REPUBLIKA.CO.ID, JAKARTA – Prospek ekonomi Amerika Serikat (AS) tengah menunjukan sinyal akan adanya potensi perlambatan. Melambatnya perekonomian AS sedikit banyak dapat mempengaruhi laju pertumbuhan ekonomi Indonesia. Meski dibayangi ancaman itu, pemerintah meyakini, kalaupun terjadi perlambatan, dampak kepada Indonesia tidak akan besar.
Deputi Bidang Koordinasi Ekonomi Makro dan Keuangan, Kementerian Koordinator Perkonomian, Iskandar Simorangkir, mengatakan, perlambatan atau resesi ekonomi AS belum bisa dipercaya sepenuhnya.
Sebab, kata dia, proyeksi terakhir dari Dana Moneter Internasional (IMF) dan Organisasi untuk Kerja Sama dan Pembangunan Ekonomi (OECD), tidak menunjukkan akan adanya resesi pada ekonomi AS. Sebaliknya, berdasarkan proyeksi, faktor yang harus diwaspadai masih seputar perang dagang antara AS dan Cina.
“Trade war antara AS dan Cina yang justru akan sedikit menurunkan volume perdagangan dan ekonomi dunia,” kata Iskandar kepada Republika.co.id, Selasa (26/3).
Iskandar mengatakan, kalaupun terjadi, dampaknya tidak akan signifikan.
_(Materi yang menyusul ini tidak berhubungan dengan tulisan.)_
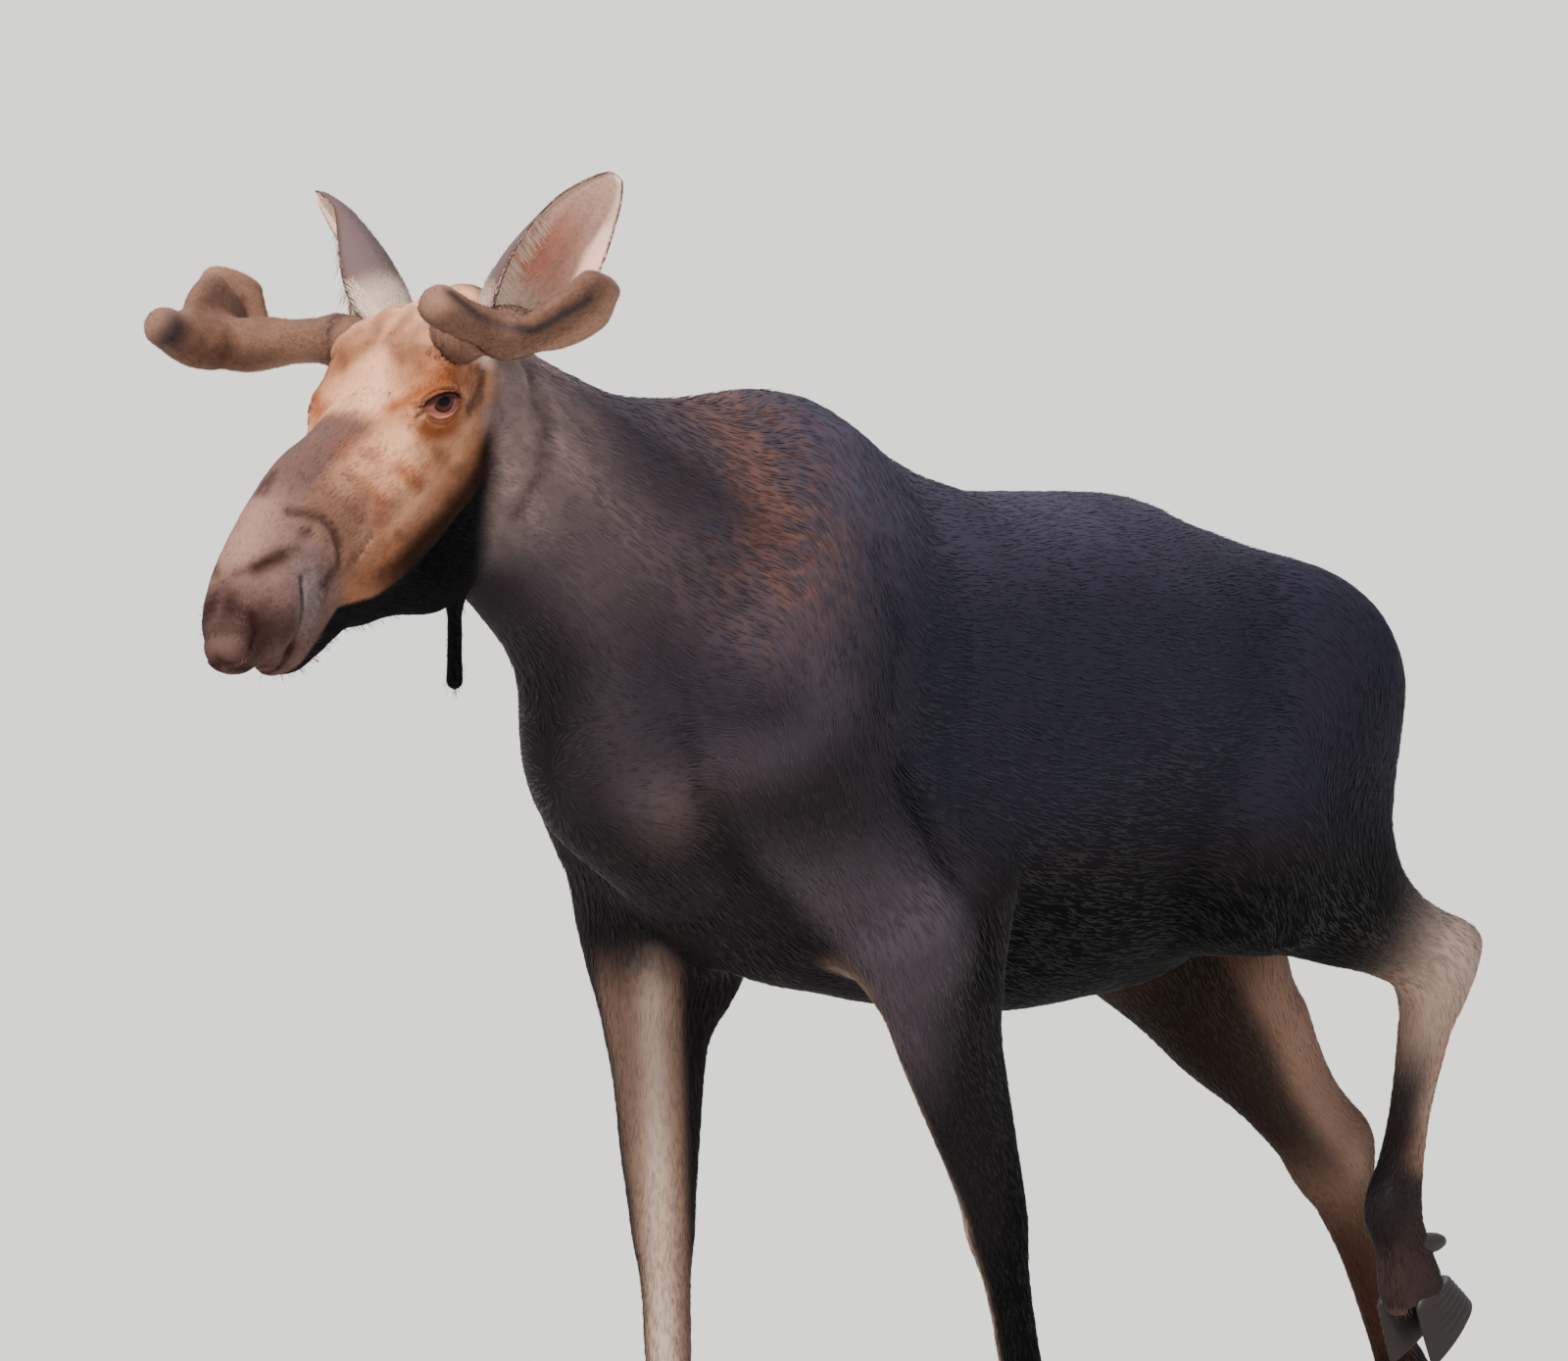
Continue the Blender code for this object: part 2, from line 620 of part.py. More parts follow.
# Where the front lobe is parted from the rest, and how far the cut reaches.
FORK = {"left": (0.261, -0.032, 0.107), "right": (0.264, -0.034, 0.125)}
FORK_REACH = {"left": 0.05, "right": 0.075}
# The web of skin and bone that fills the right palm between its lobes.
WEB = [(0.262, -0.020, 0.126, 0.040, 0.017, 0.017),
       (0.290, -0.075, 0.106, 0.046, 0.018, 0.018),
       (0.322, -0.125, 0.078, 0.046, 0.019, 0.019)]
REAR_PALM = {
    "left": [(0.230, -0.080, 0.046, 0.034, 0.024, 0.026),
             (0.292, -0.080, 0.036, 0.060, 0.023, 0.026),
             (0.346, -0.112, 0.036, 0.070, 0.022, 0.023),
             (0.370, -0.148, 0.046, 0.054, 0.020, 0.020)],
    "right": [(0.230, -0.080, 0.046, 0.034, 0.024, 0.026),
              (0.290, -0.080, 0.036, 0.060, 0.023, 0.027),
              (0.334, -0.116, 0.046, 0.072, 0.022, 0.022),
              (0.350, -0.172, 0.062, 0.048, 0.021, 0.021)],
}


def antler(side, sign):
    """An antler in velvet: a beam that ends in a palm drawn out to the front and rear."""
    beam = head_form(mirrored([
        (0.085, -0.092, 0.012, 0.032, 0.032, 0.032),
        (0.120, -0.096, 0.020, 0.034, 0.034, 0.034),
        (0.185, -0.087, 0.033, 0.033, 0.031, 0.033),
        (0.245, -0.074, 0.045, 0.036, 0.028, 0.033)], sign), blend=0.04)
    burr = head_form(mirrored([
        (0.108, -0.094, 0.018, 0.037, 0.037, 0.037),
        (0.120, -0.096, 0.020, 0.037, 0.037, 0.037)], sign), blend=0.015)
    front = head_form(mirrored(FRONT_PALM[side], sign), blend=0.04)
    rear = head_form(mirrored(REAR_PALM[side], sign), blend=0.03, above=(-0.66 * sign, 0, 0.75))
    forms = [beam, burr, front, rear]
    if side == "right":
        thin = -0.88 * HEAD_ACROSS + 0.48 * HEAD_FORWARD
        forms.append(head_form(mirrored(WEB, sign), blend=0.03, above=thin))
    return melt(f"antler_{side}_beam", forms, 0.009, 430)


# ---------------------------------------------------------------- feet
def foot_frame(joints):
    """Where a foot stands: its middle on the ground and its turn about X."""
    coronet = Vector(joints["coronet"])
    if coronet.z < 0.2:
        return Matrix.Translation((coronet.x, coronet.y, 0))
    pastern = coronet - Vector(joints["fetlock"])
    turn = math.atan2(pastern.y, -pastern.z) + math.radians(24)
    rotation = Matrix.Rotation(turn, 4, "X")
    return Matrix.Translation(coronet) @ rotation @ Matrix.Translation((0, 0, -0.092))


CORONET_SLOPE = math.radians(17)


def coronet_height(y):
    """Height of the top of the hoof: high at the toe and low at the heel."""
    return HOOF_HEIGHT - math.tan(CORONET_SLOPE) * y


def hoof(name, frame, side):
    """One of the two hooves of a foot: a long wedge with a flat sole and a pointed toe."""
    rings = []
    points = 12
    for level in (0.0, 0.35, 1.0):
        toe = HOOF_TOE * (1 - level) + 0.046 * level
        heel = HOOF_HEEL * (1 - 0.12 * level)
        width = HOOF_HALF_WIDTH * (1 - 0.10 * level)
        ring = []
        for k in range(points):
            angle = 2 * math.pi * k / points
            along = math.cos(angle)
            y = -toe * along if along > 0 else -heel * along
            narrow = 1 - 0.45 * max(along, 0) ** 2
            x = side * (CLEFT / 2 + width + 0.010 * max(along, 0)) + width * narrow * math.sin(angle)
            ring.append(frame @ Vector((x, y, level * coronet_height(y))))
        rings.append(ring)
    obj = make_object(name, *ring_solid(rings))
    face_outward(obj)
    tidy_mesh(obj)
    return obj


def dewclaw(name, frame, side):
    """A small blunt claw low on the back of the pastern."""
    rings = []
    points = 6
    top = Vector((side * 0.026, 0.020, 0.150))
    end = Vector((side * 0.034, 0.074, 0.098))
    for share, size in ((0.0, 0.016), (0.6, 0.016), (1.0, 0.006)):
        centre = top.lerp(end, share)
        ring = []
        for k in range(points):
            angle = 2 * math.pi * k / points
            flat = 0.7 * size * math.sin(angle)
            ring.append(frame @ (centre + Vector((size * math.cos(angle), flat, flat))))
        rings.append(ring)
    obj = make_object(name, *ring_solid(rings))
    face_outward(obj)
    tidy_mesh(obj)
    return obj


def hoof_well(frame):
    """A block that takes away the flesh below the coronet of a foot."""
    depth = 0.16
    tilt = Matrix.Rotation(-CORONET_SLOPE, 4, "X")
    block = slab((0, 0, 0), (0, 0, 1), 0.10, 0.13, depth)
    top = Matrix.Translation((0, 0, HOOF_HEIGHT + GAP))
    place = frame @ top @ tilt @ Matrix.Translation((0, 0, -depth / 2))
    block.data.transform(place)
    return block


# ---------------------------------------------------------------- bell and tail
def bell():
    """The rope of skin that hangs from the throat."""
    throat = (0, -0.612, 1.52)
    length = 0.195
    form = Form([(*throat, 0.022, 0.022, 0.022),
                 (0, throat[1] + 0.001, throat[2] - 0.4 * length, 0.0125, 0.0125, 0.0125),
                 (0, throat[1] - 0.001, throat[2] - 0.8 * length, 0.0125, 0.0125, 0.0125),
                 (0, throat[1], throat[2] - length, 0.0135, 0.0135, 0.0135)], above=FRONT, blend=0.02)
    return melt("bell", [form], 0.007, 160)


def tail():
    """A short stub of a tail that lies against the rump."""
    form = Form([(0, 1.10, 1.390, 0.030, 0.025, 0.025),
                 (0, 1.175, 1.345, 0.030, 0.020, 0.020),
                 (0, 1.212, 1.275, 0.024, 0.015, 0.015)], above=(0, 0, 1), blend=0.02)
    return melt("tail", [form], 0.010, 160)


# ---------------------------------------------------------------- materials
MATERIALS = {
    "coat_black": ((0.030, 0.026, 0.028, 1), 0.75),
    "coat_brown": ((0.190, 0.110, 0.070, 1), 0.80),
    "coat_shank": ((0.130, 0.085, 0.065, 1), 0.80),
    "velvet": ((0.150, 0.090, 0.060, 1), 0.85),
    "ear_hair": ((0.220, 0.150, 0.110, 1), 0.85),
    "horn": ((0.035, 0.028, 0.025, 1), 0.45),
    "eye": ((0.020, 0.010, 0.007, 1), 0.08),
}


def material(name):
    """A Principled material of the table above."""
    made = bpy.data.materials.get(name)
    if made is None:
        colour, roughness = MATERIALS[name]
        made = bpy.data.materials.new(name)
        made.use_nodes = True
        shader = made.node_tree.nodes["Principled BSDF"]
        shader.inputs["Base Color"].default_value = colour
        shader.inputs["Roughness"].default_value = roughness
    return made


def finish(obj, name):
    """Give an object its one material and smooth shading."""
    obj.data.materials.clear()
    obj.data.materials.append(material(name))
    obj.data.shade_smooth()
    obj.data.set_sharp_from_angle(angle=math.radians(50))


# ---------------------------------------------------------------- assembly
def eye_ball(name, sign, radius):
    """A sphere at an eye's place."""
    mesh = bmesh.new()
    bmesh.ops.create_icosphere(mesh, subdivisions=2, radius=radius)
    data = bpy.data.meshes.new(name)
    mesh.to_mesh(data)
    mesh.free()
    data.transform(Matrix.Translation(at_head(sign * EYE_SPREAD, 0, 0)))
    obj = bpy.data.objects.new(name, data)
    bpy.context.scene.collection.objects.link(obj)
    return obj


def all_forms():
    """Every form of the flesh."""
    forms = trunk_forms() + [neck_form()]
    for side, _ in SIDES:
        forms += foreleg_forms(FORELEG_JOINTS[side])
        forms += hindleg_forms(HINDLEG_JOINTS[side])
    return forms + head_forms()


def along(start, end, share):
    """A point part of the way from start to end, and the direction between them."""
    start = Vector(start)
    end = Vector(end)
    return start.lerp(end, share), end - start


def part_legs(flesh):
    """Cut the legs off the trunk and into their lengths."""
    for side, _ in SIDES:
        joints = FORELEG_JOINTS[side]
        label = f"foreleg_{side}"
        centre, _ = along(joints["elbow"], joints["knee"], 0.36)
        leg = part_off(flesh, f"{label}_forearm", centre, (0, 0, -1), 0.10, 0.17)
        centre, normal = along(joints["knee"], joints["fetlock"], 0.10)
        cannon = part_off(leg, f"{label}_cannon", centre, normal, 0.09, 0.10)
        centre, normal = along(joints["knee"], joints["fetlock"], 0.88)
        part_off(cannon, f"{label}_pastern", centre, normal, 0.08, 0.09)
        joints = HINDLEG_JOINTS[side]
        label = f"hindleg_{side}"
        centre, bone_line = along(joints["stifle"], joints["hock"], THIGH_CUT[side])
        shank_start, shank = along(joints["hock"], joints["fetlock"], 0.16)
        normal = bone_line.normalized() + 0.5 * shank.normalized()
        leg = part_off(flesh, f"{label}_gaskin", centre, normal, 0.12, 0.17)
        cannon = part_off(leg, f"{label}_cannon", shank_start, shank, 0.09, 0.10)
        centre, normal = along(joints["hock"], joints["fetlock"], 0.88)
        part_off(cannon, f"{label}_pastern", centre, normal, 0.08, 0.09)


def build():
    """Make the whole animal."""
    flesh = melt("trunk", all_forms(), FLESH_VOXEL, FLESH_FACES)
    base = swollen(flesh, GAP)
    frames = {}
    for side, _ in SIDES:
        frames[f"foreleg_{side}"] = foot_frame(FORELEG_JOINTS[side])
        frames[f"hindleg_{side}"] = foot_frame(HINDLEG_JOINTS[side])
    for label, frame in frames.items():
        block = hoof_well(frame)
        boolean(flesh, block)
        bpy.data.objects.remove(block)
        for place, side in (("outer", 1), ("inner", -1)):
            outward = side if label.endswith("left") else -side
            finish(hoof(f"{label}_hoof_{place}", frame, outward), "horn")
            claw = dewclaw(f"{label}_dewclaw_{place}", frame, outward)
            seat(claw, base)
            finish(claw, "horn")
    for side, sign in SIDES:
        finish(eye_ball(f"eye_{side}", sign, EYE_RADIUS), "eye")
        socket = eye_ball("socket", sign, EYE_RADIUS + GAP)
        boolean(flesh, socket)
        bpy.data.objects.remove(socket)
        horn = antler(side, sign)
        seat(horn, base)
        leaf = ear(side, sign)
        seat(leaf, base)
        beside = swollen(horn, GAP)
        seat(leaf, beside)
        bpy.data.objects.remove(beside)
        finish(leaf, "ear_hair")
        palm_start = at_head(sign * 0.206, -0.082, 0.038)
        rear = part_off(horn, f"antler_{side}_rear_palm", palm_start, HEAD_ACROSS * sign, 0.10, 0.10)
        fork = at_head(sign * FORK[side][0], *FORK[side][1:])
        front = part_off(rear, f"antler_{side}_front_palm", fork, FRONT, 0.06, FORK_REACH[side])
        for piece in (horn, front, rear):
            finish(piece, "velvet")
    for hanging in (bell(), tail()):
        seat(hanging, base)
        finish(hanging, "coat_black")
    bpy.data.objects.remove(base)
    part_legs(flesh)
    neck = part_off(flesh, "neck", (0, -0.31, 1.51), (0, -0.86, 0.51), 0.30, 0.36)
    head = part_off(neck, "head", at_head(0, -0.125, -0.16), HEAD_FORWARD + 0.9 * HEAD_UP, 0.26, 0.36)
    for obj in list(bpy.context.scene.collection.objects):
        if not obj.data.materials:
            shank = "cannon" in obj.name or "pastern" in obj.name or "gaskin" in obj.name
            finish(obj, "coat_shank" if shank else "coat_black")
    finish(head, "coat_brown")


def ground_and_centre():
    """Bring the lowest point to the floor and the middle of the animal over the origin."""
    objects = list(bpy.context.scene.collection.objects)
    points = np.array([v.co[:] for obj in objects for v in obj.data.vertices])
    low = points.min(axis=0)
    high = points.max(axis=0)
    shift = Vector((-(low[0] + high[0]) / 2, -(low[1] + high[1]) / 2, -low[2]))
    for obj in objects:
        obj.data.transform(Matrix.Translation(shift))


for leftover in list(bpy.data.objects):
    bpy.data.objects.remove(leftover)
build()
ground_and_centre()
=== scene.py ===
"""A young bull moose in velvet: skin, coat, eyes, ears, antlers and hooves.

The shapes are made in the frame of the solids' own design, whose Y zero lies under
the withers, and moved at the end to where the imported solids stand. Metres, +Z up;
the animal faces -Y and its left side is +X. Tables wrapped in mm() are millimetres.
"""
import json
import math
from contextlib import contextmanager

import bmesh
import bpy
import numpy as np
from mathutils import Matrix, Vector

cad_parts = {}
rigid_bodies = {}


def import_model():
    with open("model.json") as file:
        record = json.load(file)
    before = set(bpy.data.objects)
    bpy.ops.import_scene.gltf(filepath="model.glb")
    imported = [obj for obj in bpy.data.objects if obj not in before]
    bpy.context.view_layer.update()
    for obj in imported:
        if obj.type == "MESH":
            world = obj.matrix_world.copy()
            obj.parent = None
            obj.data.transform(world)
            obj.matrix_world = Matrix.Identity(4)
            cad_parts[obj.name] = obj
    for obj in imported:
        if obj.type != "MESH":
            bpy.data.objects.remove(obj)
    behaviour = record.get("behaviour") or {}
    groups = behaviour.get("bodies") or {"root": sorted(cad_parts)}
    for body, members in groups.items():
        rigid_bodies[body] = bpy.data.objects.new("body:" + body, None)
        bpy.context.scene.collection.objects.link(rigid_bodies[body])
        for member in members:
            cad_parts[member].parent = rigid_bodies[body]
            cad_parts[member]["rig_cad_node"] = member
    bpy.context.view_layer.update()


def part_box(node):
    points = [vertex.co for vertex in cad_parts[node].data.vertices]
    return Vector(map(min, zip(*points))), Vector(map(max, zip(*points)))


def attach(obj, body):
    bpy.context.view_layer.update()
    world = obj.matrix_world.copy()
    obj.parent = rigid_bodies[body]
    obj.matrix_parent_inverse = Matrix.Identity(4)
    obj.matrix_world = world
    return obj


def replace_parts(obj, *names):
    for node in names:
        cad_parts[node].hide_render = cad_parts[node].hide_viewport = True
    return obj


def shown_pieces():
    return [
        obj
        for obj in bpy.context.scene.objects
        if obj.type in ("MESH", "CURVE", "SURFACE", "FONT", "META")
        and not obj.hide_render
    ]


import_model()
rng = np.random.default_rng(11)

# ---- driving sizes
WITHERS = 1.72
EYES = np.array((0.0, -0.765, 1.705))
HEAD_PITCH = math.radians(48)
HEAD_ROLL = math.radians(4.5)
EYE_RADIUS = 0.026
CORNEA = 0.0016          # how far it stands out of the eyeball
EYE_SPREAD = 0.0985      # of an eye's middle from the middle of the head
EAR_LENGTH = 0.29
EAR_ROOT = (0.08, -0.158, -0.046)
EAR_WALL = 0.0075
EAR_STEPS = 22           # points across the leaf of an ear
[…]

Sebab, ketika terjadi resesi di negeri Paman Sam itu, keuangan global ikut dibayangi ketidakpastian. Disaat bersamaan, bank sentral negara-negara di dunia akan merespons dengan tidak menaikkan suku bunga secara agresif.
Kondisi itu, kata Iskandar, justru memberikan peluang terhadap Indonesia untuk bisa merasakan masuknya aliran dana asing capital inflow di pasar keuangan. “Nilai tukar rupiah juga bisa lebih stabil. Secara keseluruhan, pertumbuhan ekonomi kita masih tetap dapat dicapai pada kisaran 5,2-5,3 persen,” ujarnya.
Adapun sektor yang akan didorong pemerintah untuk menjadi penopang utama pertumbuhan tahun ini yakni konsumsi masyarakat. Pihaknya memproyeksikan, konsumsi masyarakat tahun ini akan tumbuh pada level 5,1 hingga 5,2 persen.
Sinyal akan adanya perlambatan ekonomi AS dimulai dari adanya pembalikan posisi tingkat imbal hasil surat utang negara AS atau US Treasury antara tenor tiga bulan dan 10 tahun. Dimana, imbal hasil US Treasury tenor tiga bulan mencapai 2,46 persen, lebih besar daripada tenor 10 tahun yang hanya 2,43 persen. Kondisi tersebut, mengutip Reuters, terjadi pertama kali sejak 2017 silam.
Hal itu mencerminkan para investor membaca situasi ekonomi AS dalam beberapa waktu ke depan akan mengalami pelemahan.
Sementara itu, Ekonom Kantor Staf Presiden Denni Purbasari, menjelaskan, semua negara mengakui ekonomi AS adalah salah satu ekonomi terkuat di dunia. Namun, adanya sinyal resesi itu bisa menjadi keuntungan yang tak disadari bagi Indonesia.
Senada dengan Iskandar, Denni menuturkan, perlambatan ekonomi AS secara langsung mendorong Bank Sentra AS The Federal Reserve menahan kenaikan laju suku bunga. Sebagai catatan, kenaikan suku bunga AS secara langsung dapat melemahkan nilai tukar rupiah.
“Sebenarnya, kita melihat bahwa yang paling kita khawatirkan adalah perlambatan ekonomi Cina karena Cina mitra dagang terbesar Indonesia. Baik ekspor maupun impor. Bukan AS,” kata dia.